United Kingdom Prime Minister Boris Johnson signed Britain’s delayed and disputed Brexit deal with the EU on Friday. Under the Withdrawal Agreement, Britain will finally leaving the 28-nation bloc on January 31, more than three and a half years after voters narrowly opted to do so in a June 2016 referendum.
Earlier in the day, Presidents of the European Commission and the European Council Ursula von der Leyen and Charles Michel signed the Brexit agreement and sent it to the European Parliament for ratification next week.
Von der Leyen tweeted: “Charles Michel and I have just signed the agreement on the withdrawal of the UK from the EU, opening the way for its ratification by the European parliament.”
Yesterday, UK's House of Commons Deputy Speaker Nigel Evans announced that the Withdrawal Agreement Act had received royal assent from Queen Elizabeth II, the final formality in its legislative journey, after the House of Lords voted in favour of the legislation the day before.

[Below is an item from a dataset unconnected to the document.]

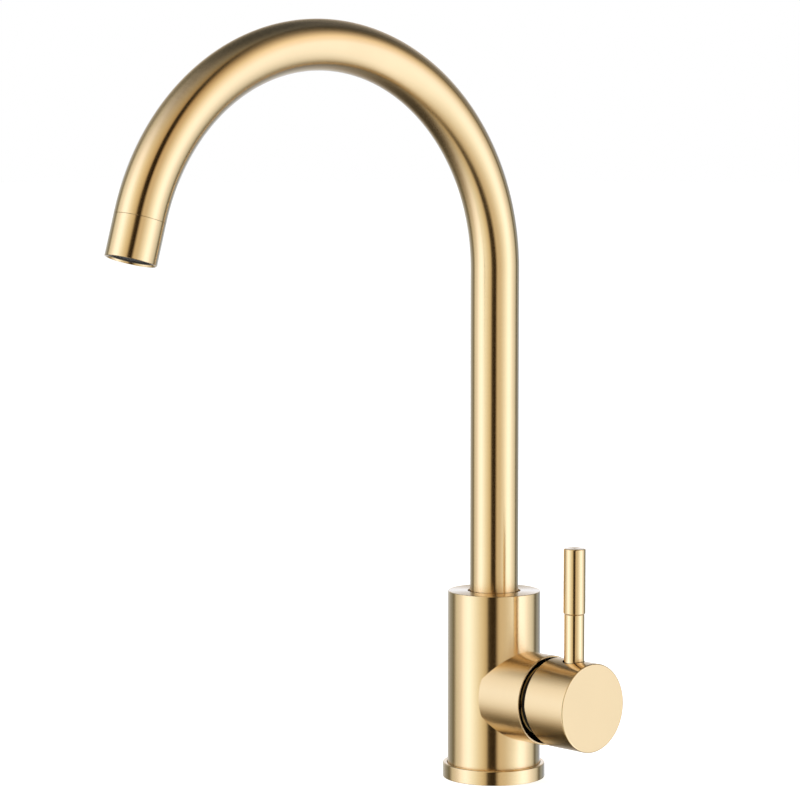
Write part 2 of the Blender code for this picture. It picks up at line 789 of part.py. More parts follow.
def make_outlet(swivel_axis):
    at = outlet_frame(swivel_axis)
    edge, bore, shoulder, water_r, neck_length = 0.3, 11.2, 13.2, 8.5, 7.0
    neck = SPOUT_R - SPOUT_WALL - GAP
    collar_top = COLLAR_LENGTH + neck_length
    turned(
        "outlet_collar",
        [
            (bore, 0),
            (SPOUT_R - edge, 0),
            (SPOUT_R, edge),
            (SPOUT_R, COLLAR_LENGTH),
            (neck, COLLAR_LENGTH),
            (neck, collar_top),
            (water_r, collar_top),
            (water_r, shoulder),
            (bore, shoulder),
        ],
        "brushed_gold",
        PIPE_SIDES,
        parent=at,
    )
    housing_r, mouth_r, seat_r, low, ledge, top = bore - GAP, 9.3, 8.0, 0.8, 8.5, 11.4
    turned(
        "aerator_housing",
        [(mouth_r, low), (housing_r, low), (housing_r, top), (seat_r, top), (seat_r, ledge), (mouth_r, ledge)],
        "black_plastic",
        MEDIUM,
        parent=at,
    )
    inner_r = mouth_r - GAP
    turned("aerator_screen", [(0, 1.4), (inner_r, 1.4), (inner_r, 1.9), (0, 1.9)], "steel", MEDIUM, parent=at)
    low, high, centre_hole_r = 4.0, 7.5, 1.4
    section = ring_outline(centre_hole_r, inner_r, low, high)
    straightener = turned("flow_straightener", section, "white_plastic", COARSE, parent=at)
    hole_r, hole_circle_r, first_turn = 1.6, 5.5, 0.13
    for step in range(6):
        turn = pi * step / 3 + first_turn
        centre = (hole_circle_r * cos(turn), hole_circle_r * sin(turn))
        boolean(straightener, rod_mesh(hole_r, low - 1, high + 1, 8, centre))
    ring("aerator_gasket", water_r + 0.2, housing_r, top + GAP, shoulder - GAP, "rubber", COARSE, parent=at)


def main():
    clear_scene()
    make_body_shell()
    make_foot()
    make_inlet_pipes()
    make_manifold()
    make_spout_socket()
    make_cartridge_base_and_disc()
    make_cartridge_housing()
    make_cartridge_dome()
    temperature_axis = add_empty("handle_temperature_axis", location=(0, 0, BARREL_Z))
    slide = add_empty("disc_slide_axis", temperature_axis)
    flow_axis = add_empty("handle_flow_axis", temperature_axis, (PIVOT_X, 0, 0))
    make_cartridge_turret(temperature_axis)
    make_sliding_disc(slide)
    make_spindle(flow_axis)
    make_handle_cap(flow_axis)
    make_set_screw(flow_axis)
    make_lever(flow_axis)
    swivel_axis = add_empty("spout_swivel_axis", rotation=(0, 0, radians(SPOUT_REST_DEG)))
    make_spout_tube(swivel_axis)
    make_spigot(swivel_axis)
    make_outlet(swivel_axis)


main()
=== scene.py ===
"""Looks for the single-lever gooseneck mixer tap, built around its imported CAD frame.

Lengths are in millimetres in the frame's own axes (+Z up the column, +X along the side
barrel) and are scaled to metres when a mesh is made.
"""

import json
from math import acos, atan2, ceil, cos, pi, radians, sin, sqrt, tan

import bpy
from mathutils import Matrix, Vector


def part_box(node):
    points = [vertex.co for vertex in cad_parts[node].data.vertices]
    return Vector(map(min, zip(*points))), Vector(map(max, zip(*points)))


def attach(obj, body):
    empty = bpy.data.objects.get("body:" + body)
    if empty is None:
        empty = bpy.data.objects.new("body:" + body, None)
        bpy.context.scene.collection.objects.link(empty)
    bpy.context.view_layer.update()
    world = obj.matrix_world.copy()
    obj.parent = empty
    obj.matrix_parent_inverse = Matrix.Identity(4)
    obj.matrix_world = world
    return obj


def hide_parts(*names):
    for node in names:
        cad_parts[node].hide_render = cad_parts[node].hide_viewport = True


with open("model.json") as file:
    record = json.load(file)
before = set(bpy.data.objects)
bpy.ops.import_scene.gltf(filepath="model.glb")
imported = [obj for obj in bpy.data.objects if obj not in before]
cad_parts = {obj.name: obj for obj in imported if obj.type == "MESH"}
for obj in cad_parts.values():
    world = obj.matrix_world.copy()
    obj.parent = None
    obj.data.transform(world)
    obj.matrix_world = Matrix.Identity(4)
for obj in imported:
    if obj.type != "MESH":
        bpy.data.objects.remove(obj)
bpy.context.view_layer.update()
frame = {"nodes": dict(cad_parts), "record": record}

MM = 0.001


def node_box(name):
    low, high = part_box(name)
    return low / MM, high / MM


# Sizes and places read from the frame

shell_low, shell_high = node_box("body_shell")
_, flange_high = node_box("base_flange")
cap_low, cap_high = node_box("handle_cap")
shank_low, shank_high = node_box("lever_shank")
grip_low, grip_high = node_box("lever_grip")
tube_low, tube_high = node_box("spout_tube")
dome_low, dome_high = node_box("cartridge_dome")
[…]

“Today I have signed the Withdrawal Agreement for the UK to leave the EU on January 31st, honouring the democratic mandate of the British people. This signature heralds a new chapter in our nation’s history” Johnson said on Twitter.
Despite the island country leaving the Johnson stated he wants good future relationships between the two sides and that he is optimistic about the post-Brexit trade deal.
In February, Britain and the EU will begin negotiations on their future ties, racing to strike new relationships for trade, security and a host of other areas by the end of 2020.
For 11 months, the UK will still follow all the EU's rules and regulations, it will remain in the single market and the customs union, and the free movement of people will continue. The challenge for the government will be to get all its new rules and policies in place by the end of this year.